Violence is deeply embedded in the kingdoms of this world, whether we think the violence is licit or not. Just a few days ago with the assassination of Qasem Soleimani we were offered an example of the way violence is used to ensure our security, our safety, the continued existence of our kingdom. My point isn’t that the assassination was the will of God or wasn’t the will of God, but simply that that kind of violence is part and parcel of a fallen world. Often times violence – physical or otherwise - will appear and will be the most prudential option available to us. In a broken, sinful world that makes sense. It makes sense that violence or its threat are the fundamental tools for securing our kingdoms.
But Jesus comes bringing a different kingdom, a peaceable kingdom, a kingdom that does not need to use violence or coercion to stake its claim, that does not rise or fall on the political maneuvers of its rulers. Jesus comes and offers us a different way, he offers us a Kingdom secured only by God himself.
In just a few minutes before we welcome Victoria into the household of God through baptism, you and I will reaffirm our baptismal vows. We will remind ourselves and each other that through baptism, we belong not to any king of this earth, but to the King of Kings. We will promise, with God’s help, to live our lives – our spiritual lives, our political lives, our personal lives – in light of Jesus Christ; to strive, by the grace of God, to be ambassadors of the Kingdom of Heaven to this world.
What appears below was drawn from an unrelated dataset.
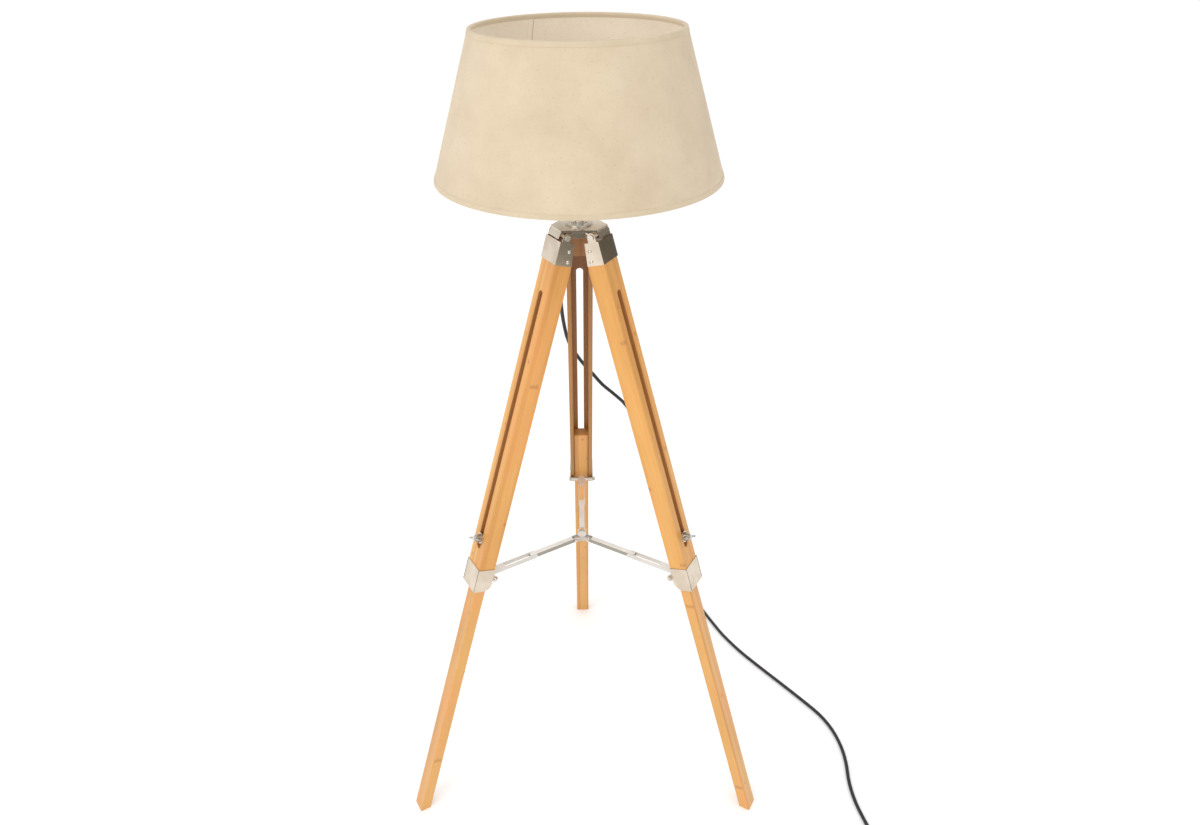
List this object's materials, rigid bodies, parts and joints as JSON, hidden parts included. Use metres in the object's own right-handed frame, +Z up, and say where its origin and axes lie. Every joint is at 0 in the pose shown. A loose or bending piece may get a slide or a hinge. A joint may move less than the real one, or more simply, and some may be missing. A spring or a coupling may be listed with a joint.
{
  "type": "tripod floor lamp",
  "caption": "Floor lamp on three folding, telescoping bamboo legs with nickel fittings, a three-armed spreader, a tapered linen shade and a black mains cord.",
  "frame": {"origin": "on the floor, at the middle of the footprint of the lamp without its free cord", "axes": "+Z up, +X to the right of the lamp seen from its front, -Y towards the front; one leg points along +Y"},
  "size_m": [0.9328, 0.872, 1.4534],
  "materials": {
    "upper_bamboo": "laminated bamboo, satin lacquer",
    "lower_bamboo": "laminated bamboo, satin lacquer",
    "leg_plate": "satin nickel plate",
    "head": "satin nickel plate",
    "spreader": "satin nickel plate",
    "bolts": "nickel plate",
    "screws": "nickel plate",
    "wing_nuts": "polished",
    "stem": "satin nickel plate",
    "brass": "plain",
    "lampholder": "matt black",
    "shade_linen": "plain weave",
    "shade_lining": "smooth, off-white",
    "shade_hem": "plain weave",
    "frame_wire": "white lacquer",
    "cord_sheath": "matt black",
    "cord_fittings": "matt black, moulded",
    "switch_rocker": "gloss black",
    "plug_pins": "nickel on brass"
  },
  "bodies": {
    "root": {"shade_cover": "shade_linen", "shade_lining": "shade_lining", "shade_top_hem": "shade_hem", "shade_bottom_hem": "shade_hem", "shade_rings": "frame_wire", "shade_fitter": "frame_wire", "shade_ring_nuts": "lampholder", "lampholder_body": "lampholder", "lampholder_cap": "lampholder", "screw_shell": "brass", "centre_contact": "brass", "stem": "stem", "threaded_tube": "brass", "tube_nut": "brass", "flange_screws": "screws", "head": "head", "hinge_pins": "bolts", "cord_strain_relief": "cord_fittings", "cord": "cord_sheath", "cord_switch": "cord_fittings", "cord_tail": "cord_sheath", "cord_coil": "cord_sheath", "plug_body": "cord_fittings", "plug_pins": "plug_pins"},
    "leg_back": {"upper_leg_back": "upper_bamboo", "top_bracket_back": "leg_plate", "bracket_screws_back": "screws", "ferrule_back": "leg_plate", "spreader_bolt_back": "bolts"},
    "fork_back": {"arm_fork_back": "spreader"},
    "bar_back": {"arm_bar_back": "spreader"},
    "lower_back": {"lower_leg_back": "lower_bamboo", "clamp_bolt_back": "bolts", "clamp_washer_back": "bolts"},
    "wing_back": {"wing_nut_back": "wing_nuts"},
    "leg_left": {"upper_leg_left": "upper_bamboo", "top_bracket_left": "leg_plate", "bracket_screws_left": "screws", "ferrule_left": "leg_plate", "spreader_bolt_left": "bolts"},
    "fork_left": {"arm_fork_left": "spreader"},
    "bar_left": {"arm_bar_left": "spreader"},
    "lower_left": {"lower_leg_left": "lower_bamboo", "clamp_bolt_left": "bolts", "clamp_washer_left": "bolts"},
    "wing_left": {"wing_nut_left": "wing_nuts"},
    "leg_right": {"upper_leg_right": "upper_bamboo", "top_bracket_right": "leg_plate", "bracket_screws_right": "screws", "ferrule_right": "leg_plate", "spreader_bolt_right": "bolts"},
    "fork_right": {"arm_fork_right": "spreader"},
    "bar_right": {"arm_bar_right": "spreader"},
    "lower_right": {"lower_leg_right": "lower_bamboo", "clamp_bolt_right": "bolts", "clamp_washer_right": "bolts"},
    "wing_right": {"wing_nut_right": "wing_nuts"},
    "hub": {"hub": "spreader", "hub_rivets": "bolts"},
    "rocker": {"switch_rocker": "switch_rocker"}
  },
  "joints": [
    {"name": "fold_back", "type": "hinge", "parent": "root", "child": "leg_back", "pos_m": [0, -0.04482, 1.14148], "axis": [-1, 0, 0], "range_deg": [0, 14]},
    {"name": "fold_left", "type": "hinge", "parent": "root", "child": "leg_left", "pos_m": [-0.03031, -0.09732, 1.14148], "axis": [0.5, -0.866, 0], "range_deg": [0, 14]},
    {"name": "fold_right", "type": "hinge", "parent": "root", "child": "leg_right", "pos_m": [0.03031, -0.09732, 1.14148], "axis": [0.5, 0.866, 0], "range_deg": [0, 14]},
    {"name": "hub_lift", "type": "slide", "parent": "root", "child": "hub", "axis": [0, 0, 1], "range_m": [0, 0.1543]},
    {"name": "fork_turn_back", "type": "hinge", "parent": "leg_back", "child": "fork_back", "pos_m": [0, 0.11668, 0.52056], "axis": [-1, 0, 0], "range_deg": [0, 67.25]},
    {"name": "bar_turn_back", "type": "hinge", "parent": "hub", "child": "bar_back", "pos_m": [0, -0.06282, 0.52356], "axis": [-1, 0, 0], "range_deg": [0, 81.25]},
    {"name": "fork_turn_left", "type": "hinge", "parent": "leg_left", "child": "fork_left", "pos_m": [-0.17017, -0.17807, 0.52056], "axis": [0.5, -0.866, 0], "range_deg": [0, 67.25]},
    {"name": "bar_turn_left", "type": "hinge", "parent": "hub", "child": "bar_left", "pos_m": [-0.01472, -0.08832, 0.52356], "axis": [0.5, -0.866, 0], "range_deg": [0, 81.25]},
    {"name": "fork_turn_right", "type": "hinge", "parent": "leg_right", "child": "fork_right", "pos_m": [0.17017, -0.17807, 0.52056], "axis": [0.5, 0.866, 0], "range_deg": [0, 67.25]},
    {"name": "bar_turn_right", "type": "hinge", "parent": "hub", "child": "bar_right", "pos_m": [0.01472, -0.08832, 0.52356], "axis": [0.5, 0.866, 0], "range_deg": [0, 81.25]},
    {"name": "extend_back", "type": "slide", "parent": "leg_back", "child": "lower_back", "axis": [0, -0.2924, 0.9563], "range_m": [-0.016, 0.458]},
    {"name": "wing_turn_back", "type": "hinge", "parent": "lower_back", "child": "wing_back", "pos_m": [0, 0.12945, 0.60394], "axis": [0, 0.9563, 0.2924], "range_deg": [0, 360]},
    {"name": "extend_left", "type": "slide", "parent": "leg_left", "child": "lower_left", "axis": [0.2532, 0.1462, 0.9563], "range_m": [-0.016, 0.458]},
    {"name": "wing_turn_left", "type": "hinge", "parent": "lower_left", "child": "wing_left", "pos_m": [-0.18124, -0.18446, 0.60394], "axis": [-0.8282, -0.4782, 0.2924], "range_deg": [0, 360]},
    {"name": "extend_right", "type": "slide", "parent": "leg_right", "child": "lower_right", "axis": [-0.2532, 0.1462, 0.9563], "range_m": [-0.016, 0.458]},
    {"name": "wing_turn_right", "type": "hinge", "parent": "lower_right", "child": "wing_right", "pos_m": [0.18124, -0.18446, 0.60394], "axis": [0.8282, -0.4782, 0.2924], "range_deg": [0, 360]},
    {"name": "rocker_tilt", "type": "hinge", "parent": "root", "child": "rocker", "pos_m": [0.5634, -0.37482, 0.0161], "axis": [0.9659, 0.2588, 0], "range_deg": [0, 12]}
  ],
  "couplings": [
    {"joint": "fold_left", "follows": "fold_back", "ratio": 1},
    {"joint": "fold_right", "follows": "fold_back", "ratio": 1},
    {"joint": "hub_lift", "follows": "fold_back", "m_per_rad": 0.63114},
    {"joint": "fork_turn_back", "follows": "fold_back", "ratio": 4.8003},
    {"joint": "bar_turn_back", "follows": "fold_back", "ratio": 5.8003},
    {"joint": "fork_turn_left", "follows": "fold_back", "ratio": 4.8003},
    {"joint": "bar_turn_left", "follows": "fold_back", "ratio": 5.8003},
    {"joint": "fork_turn_right", "follows": "fold_back", "ratio": 4.8003},
    {"joint": "bar_turn_right", "follows": "fold_back", "ratio": 5.8003}
  ]
}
Our job isn’t to create the Kingdom on heaven, we aren’t called to vote it into office, this Kingdom isn’t a code word for a “Republican majority” or a “democratic majority.” This Kingdom is totally and completely a work of God in our world.
Today is the last day of Christmas. And the message of Christmas is that Christ has come bringing the Kingdom of Heaven to a world filled with Herods. Like the wise men we have heard the good news of the birth of the King, and like the wise men we have to decide – will we serve this king? Amen.